Can a car showroom refuse to help you unless you give your phone number?
At a glance
Generally no — if your phone number isn’t needed for the thing you actually want, a showroom can’t make it the price of a quote or a walk-around. Under India’s DPDP Act your consent must be unconditional, so unrelated data can’t be bundled into a basic service. A number can be genuinely needed for some steps (a callback, booking a test drive), but “give us your number or we won’t talk” for a showroom visit is over-collection — and you can decline or give a secondary number.
Educational resource only. This explains your rights when a business makes your phone number a condition of service under India’s Digital Personal Data Protection Act, 2023 (DPDP Act); it is not formal legal advice.
On this page
- Can they make your number a condition?
- When is your number actually needed?
- What they can’t do with it once they have it
- How to handle the ask
- What you can do about it
- FAQ
The situation
You walk into a showroom to look at a car, or ask for an on-road price, and the first thing you’re told is that you’ll need to “just give a number” before anyone helps. Often it’s less about serving you and more about feeding a sales-and-marketing list you’ll hear from for months. Whether you actually have to hand it over is a fair question — and the answer usually isn’t the one the sales desk implies.
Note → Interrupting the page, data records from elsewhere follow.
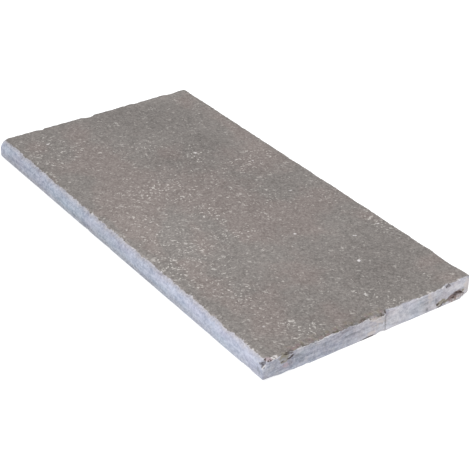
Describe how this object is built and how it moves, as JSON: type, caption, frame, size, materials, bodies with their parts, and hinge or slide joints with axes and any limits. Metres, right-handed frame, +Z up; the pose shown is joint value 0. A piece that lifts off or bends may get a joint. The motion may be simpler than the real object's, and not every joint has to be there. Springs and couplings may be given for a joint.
{
  "type": "stone pool coping",
  "caption": "Rectangular pool coping slab of aged blue limestone, rounded along one long edge, with a flat bed and square joint faces.",
  "frame": {"origin": "centre of the bed, the flat underside that the stone is laid on", "axes": "+X along the stone, parallel to its rounded nose; +Y from the nose back to the paving joint; +Z up, out of the walking face"},
  "size_m": [0.6, 0.3, 0.027],
  "materials": {
    "aged_limestone": "matt aged walking face in brown grey with pale fossil flecks; blue grey nose and sawn ends"
  },
  "bodies": {
    "root": {"coping_stone": "aged_limestone"}
  },
  "joints": []
}
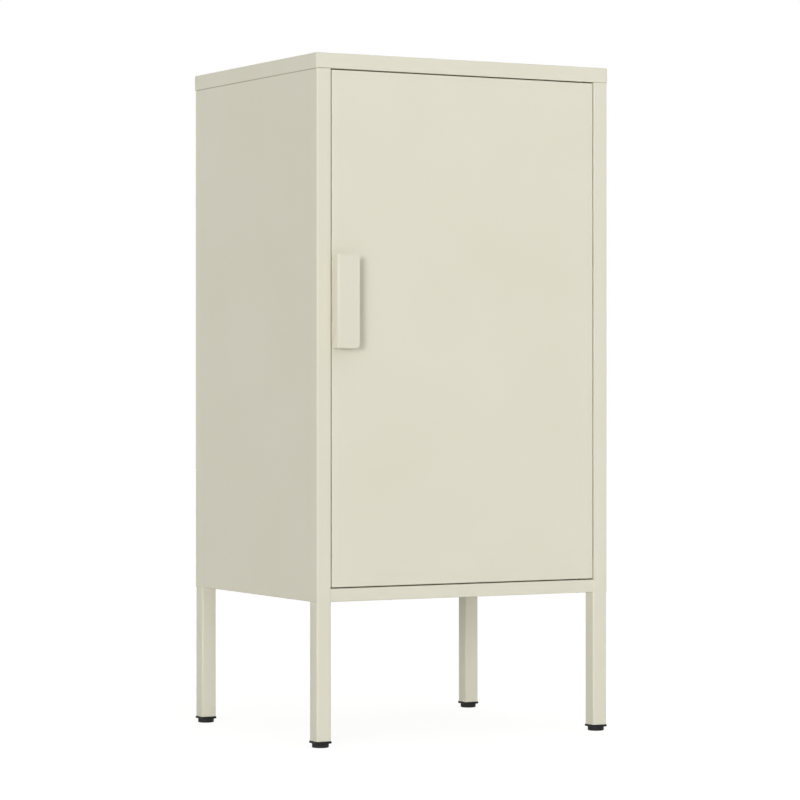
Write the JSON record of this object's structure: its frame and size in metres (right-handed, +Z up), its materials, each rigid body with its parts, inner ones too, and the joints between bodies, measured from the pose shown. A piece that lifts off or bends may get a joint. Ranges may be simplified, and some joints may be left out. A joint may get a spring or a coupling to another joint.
{
  "type": "metal cabinet",
  "caption": "Tall narrow sheet steel cabinet with a flush inset door, folded edge pull, adjustable shelf and square legs on screw feet.",
  "frame": {"origin": "on the floor, under the middle of the whole object's box, pull handle and back screws included", "axes": "+Z up, the door faces -Y, +X to the right as seen from the front"},
  "size_m": [0.42, 0.3664, 0.85],
  "materials": {
    "powder_coat": "fine matt powder coat, cream",
    "zinc_steel": "bright zinc plate",
    "black_plastic": "moulded black polypropylene",
    "nylon": "moulded black nylon",
    "white_plastic": "moulded white plastic",
    "ferrite": "sintered dark grey",
    "rubber": "matt dark grey"
  },
  "bodies": {
    "carcass": {"top_panel": "powder_coat", "left_side_panel": "powder_coat", "right_side_panel": "powder_coat", "back_panel": "powder_coat", "bottom_panel": "powder_coat", "leg_front_left": "powder_coat", "leg_front_right": "powder_coat", "leg_back_left": "powder_coat", "leg_back_right": "powder_coat", "leg_end_plates": "powder_coat", "leg_studs": "zinc_steel", "leg_washers": "zinc_steel", "leg_nuts": "zinc_steel", "leg_plug_front_left": "black_plastic", "leg_plug_front_right": "black_plastic", "leg_plug_back_left": "black_plastic", "leg_plug_back_right": "black_plastic", "top_panel_studs": "zinc_steel", "top_panel_nuts": "zinc_steel", "back_panel_screws": "zinc_steel", "shelf_clips": "zinc_steel", "upper_pivot_bush": "nylon", "lower_pivot_bush": "nylon", "catch_case": "white_plastic", "catch_pole_plates": "zinc_steel", "catch_magnet": "ferrite", "catch_screws": "zinc_steel", "door_stop": "rubber"},
    "door": {"door_panel": "powder_coat", "door_stiffener": "powder_coat", "upper_pivot_pin": "zinc_steel", "lower_pivot_pin": "zinc_steel", "pull_handle": "powder_coat", "handle_screws": "zinc_steel"},
    "shelf": {"shelf_panel": "powder_coat"},
    "foot_front_left": {"screw_foot_front_left": "black_plastic"},
    "foot_front_right": {"screw_foot_front_right": "black_plastic"},
    "foot_back_left": {"screw_foot_back_left": "black_plastic"},
    "foot_back_right": {"screw_foot_back_right": "black_plastic"}
  },
  "joints": [
    {"name": "door_hinge", "type": "hinge", "parent": "carcass", "child": "door", "pos_m": [0.1741, -0.16225, 0.1958], "axis": [0, 0, 1], "range_deg": [0, 120]},
    {"name": "shelf_lift", "type": "slide", "parent": "carcass", "child": "shelf", "axis": [0, 0, 1], "range_m": [0, 0.03]},
    {"name": "foot_screw_front_left", "type": "slide", "parent": "carcass", "child": "foot_front_left", "axis": [0, 0, -1], "range_m": [0, 0.01]},
    {"name": "foot_screw_front_right", "type": "slide", "parent": "carcass", "child": "foot_front_right", "axis": [0, 0, -1], "range_m": [0, 0.01]},
    {"name": "foot_screw_back_left", "type": "slide", "parent": "carcass", "child": "foot_back_left", "axis": [0, 0, -1], "range_m": [0, 0.01]},
    {"name": "foot_screw_back_right", "type": "slide", "parent": "carcass", "child": "foot_back_right", "axis": [0, 0, -1], "range_m": [0, 0.01]}
  ]
}
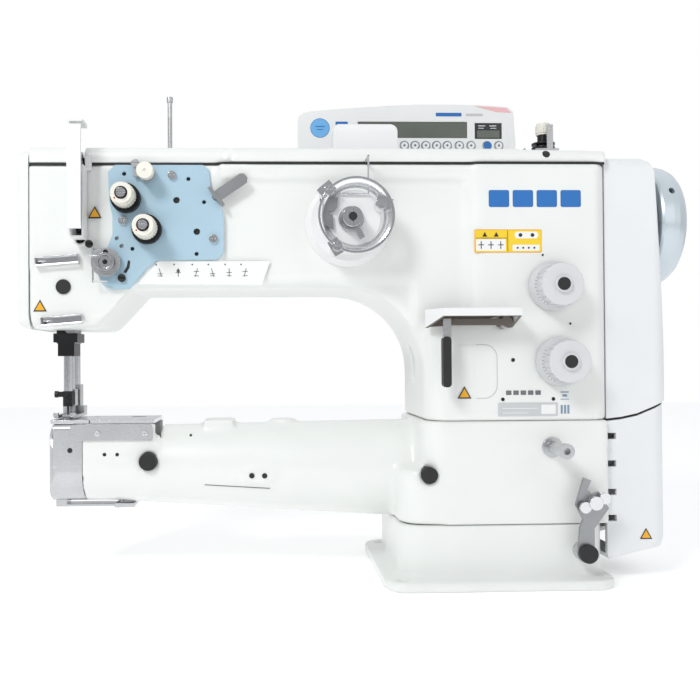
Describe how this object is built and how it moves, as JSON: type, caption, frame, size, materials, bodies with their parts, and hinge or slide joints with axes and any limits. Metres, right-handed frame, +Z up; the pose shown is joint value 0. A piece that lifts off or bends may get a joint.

Can they make your number a condition?
Not when the number isn’t necessary for what you’re asking — your consent has to be unconditional. Your phone number is personal data, and the showroom collecting it is a Data Fiduciary. The DPDP Act says consent must be free, specific, informed, unconditional and unambiguous (Section 6), and it must give a clear notice of why it’s collecting (Section 5). “Unconditional” is the load-bearing word: a business can require what a service genuinely needs, but it can’t make an unrelated data demand a take-it-or-leave-it condition. Looking at a car or getting an indicative price doesn’t require your number, so refusing to help without it is over-collection dressed up as procedure.
When is your number actually needed?
Sometimes it genuinely is — the test is whether the specific step needs it, not whether sales wants it. There’s a real difference between necessary and convenient:
- Plausibly necessary: booking a test drive that needs a callback to confirm, or arranging a home visit or delivery where they must reach you.
- Not necessary: browsing the showroom, getting a price, or picking up a brochure — none of which require your number, and where a demand for it is about the marketing list.
So you’re not refusing all data collection — you’re asking that it match the task. Where a number truly is needed for a step you want, giving it is reasonable; where it isn’t, you can decline.
What they can’t do with it once they have it
A number given for one purpose can’t be quietly turned into a marketing channel — that’s a separate consent. If you share your number to arrange a test drive, using it afterwards to push offers, or passing it to dealers and finance partners, is a new purpose that needs your specific consent — not something buried in a form. And persistent marketing calls and texts run into India’s telecom rules too: you can register on the Do Not Disturb (DND) list and report unsolicited commercial communication. The DPDP purpose-limitation principle and the telecom DND regime both point the same way — data given for one thing isn’t a marketing licence.
How to handle the ask
Give what the step needs, decline the marketing, and keep a way to say no.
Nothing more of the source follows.